The additional revenue from the sale of carbon credits provided the necessary incentive to justify the investment in this project.
Benefits Beyond Carbon Reduction
Whilst Karnataka has been the fastest growing Indian state over the past decade in terms of GDP – largely due to the IT boom in its capital Bangalore – much of its rural population still lives in poverty. Many people living in rural villages have inadequate access to healthcare and other services, and many homes do not have electricity.
The project employs 76 people directly and indirectly created employment for a further 160 people including bankers, consultants, transporters, suppliers, manufacturers and contractors.

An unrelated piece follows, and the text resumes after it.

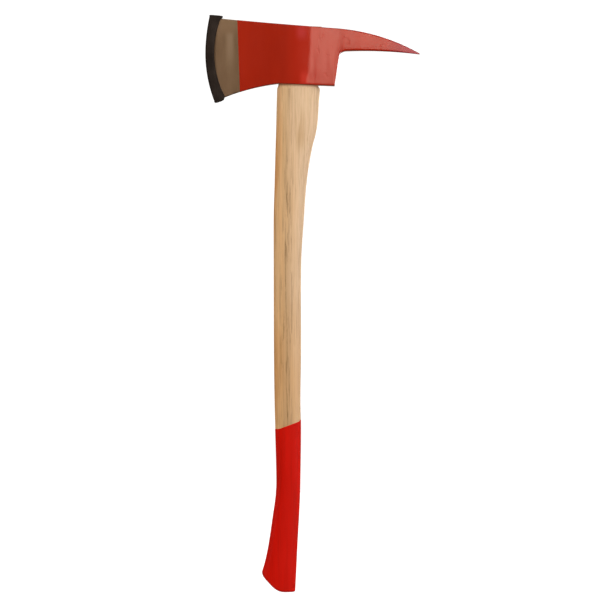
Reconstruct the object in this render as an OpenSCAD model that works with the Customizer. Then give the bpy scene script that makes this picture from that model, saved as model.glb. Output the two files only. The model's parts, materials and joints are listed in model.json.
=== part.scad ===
// Pick-head fire axe: forged head with a broad blade and a curved pick, driven onto a
// wooden handle and locked with one wooden and two steel wedges. The painted parts carry
// their coats as thin shells, and a rubber guard pulls off the cutting edge.
//
// Frame: the origin is the middle of the eye where it opens in the head's underside.
// +Z runs up through the head, -X points past the cutting edge, +X along the pick.
// The head is drawn level in its own frame, then hangs at a small angle on the handle.

/* [Head] */
// Height of the head's top above its underside, over the eye
head_height = 93.4; // [84:0.2:100]
// Distance from the middle of the eye to the middle of the cutting edge
blade_reach = 145; // [125:1:160]
// Distance from the middle of the eye to the tip of the pick
pick_reach = 190; // [165:1:205]
// Distance from the middle of the eye to the back of the poll
poll_reach = 57.4; // [50:0.2:64]
// Greatest thickness of the head, at the eye
head_thickness = 32.8; // [30:0.2:40]
// Radius of the cutting edge
edge_radius = 205; // [190:1:240]
// Tilt of the head on the handle, nose up at the blade, in degrees
hang_angle = 2.3; // [0:0.1:4]

/* [Eye and wedges] */
// Length of the eye at the head's underside
eye_length = 64; // [56:0.5:66]
// Width of the eye at the head's underside
eye_width = 22; // [18:0.5:24]
// How much wider the eye is at its top than at its underside
eye_flare = 2.4; // [0:0.2:4]
// Thickness of the wooden wedge at its top
kerf_width = 5.4; // [3:0.2:7]
// Depth of the wooden wedge
kerf_depth = 62; // [40:1:70]
// Width of each steel wedge
steel_wedge_width = 20; // [14:0.5:22]
// Thickness of each steel wedge at its top
steel_wedge_thickness = 3.4; // [2:0.2:5]

/* [Handle] */
// Length of the handle below the head
handle_drop = 805; // [780:1:840]
// Thickness of the shaft across the axe
shaft_thickness = 24; // [22:0.5:27]
// Height of the red dip on the grip, at the middle of the shaft
dip_height = 263.5; // [200:0.5:320]
// Slope of the dip line, in degrees
dip_slope = 20; // [0:1:30]

/* [Coats] */
// Thickness of the red enamel on the head
enamel_thickness = 0.2; // [0.1:0.05:0.5]
// Thickness of the red dip on the grip
dip_thickness = 0.3; // [0.1:0.05:0.8]
// Where the enamel stops, from the middle of the eye towards the blade
enamel_reach = 97; // [85:1:110]

/* [Edge guard] */
// Thickness of the guard across the blade
guard_thickness = 11.6; // [10.5:0.1:15]
// Rubber in front of the cutting edge
guard_nose = 5; // [3:0.1:8]
// Blade that the guard covers, at the middle of the edge
guard_cover = 9; // [8:0.5:14]
// Gap between the guard and the blade
guard_gap = 0.35; // [0.2:0.05:0.5]

/* [Hidden] */

enamel_red = [0.66, 0.10, 0.06];
dip_red = [0.75, 0.08, 0.05];
bare_steel = [0.50, 0.40, 0.31];
pale_wood = [0.82, 0.68, 0.49];
wedge_wood = [0.70, 0.52, 0.33];
black_rubber = [0.13, 0.12, 0.12];

far = 400;            // reaches past the axe in every direction
ring_sides = 32;      // facets round the handle and the eye
handle_rings = 52;    // rings of facets along the handle
grid_rows = 9;        // rows of facets up the head
rim_chamfer = 1.6;    // the head's edges are broken by this much
oval_power = 2.5;     // 2 is an ellipse, higher is squarer

// ---- curves -------------------------------------------------------------------

function unit(v) = v / norm(v);
function mix(a, b, t) = a + (b - a) * t;

// Rise of the parabola that is 0 at t = 0 and 1, and 1 between them.
function bow(t) = 4 * t * (1 - t);

// The smooth curve through the rows [x, y1, y2, ...] of a table, for column c.
function row_at(table, x) =
    max(concat([0], [for (i = [0 : len(table) - 2]) if (x >= table[i][0]) i]));
function slope_at(table, i, c) =
    let (a = max(i - 1, 0), b = min(i + 1, len(table) - 1))
    (table[b][c] - table[a][c]) / (table[b][0] - table[a][0]);
function curve(table, x, c = 1) =
    let (i = row_at(table, x),
         span = table[i + 1][0] - table[i][0],
         t = (x - table[i][0]) / span)
    (2 * t ^ 3 - 3 * t ^ 2 + 1) * table[i][c]
    + (t ^ 3 - 2 * t ^ 2 + t) * span * slope_at(table, i, c)
    + (3 * t ^ 2 - 2 * t ^ 3) * table[i + 1][c]
    + (t ^ 3 - t ^ 2) * span * slope_at(table, i + 1, c);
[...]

Prior to the construction of the Koganti project, there was a shortage of power in the area, and frequent power cuts. The project has significantly improved the local electricity supply in terms of both total capacity and reliability.

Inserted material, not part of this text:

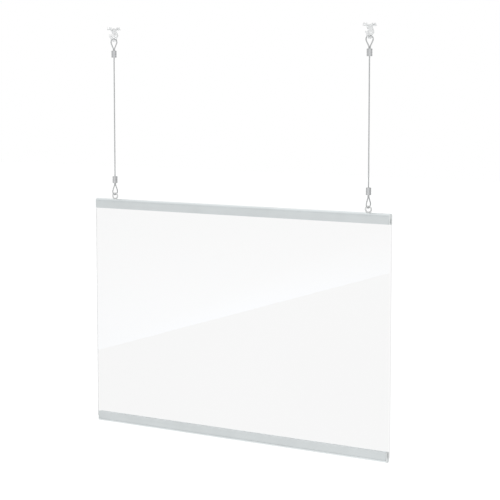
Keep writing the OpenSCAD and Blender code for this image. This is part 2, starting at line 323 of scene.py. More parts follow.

The plant was set up to turn rice husk and other crop residues into renewable energy, creating new markets for agricultural waste. The farmers who supply the biomass now have year-round employment, whereas beforehand their agricultural activity was restricted to six or seven months in a year. They also receive ash from the power plant to use as fertiliser, leading to improved soil conditions and higher crop yields.
The local taxes being paid by the project owner have helped the local authorities to improve public facilities such as street lighting and new water pipelines.
Community consultations were held as part of the project verification at which every representative confirmed that the project helps the socio-economic development of the village and nearby area without adversely affecting the local environment.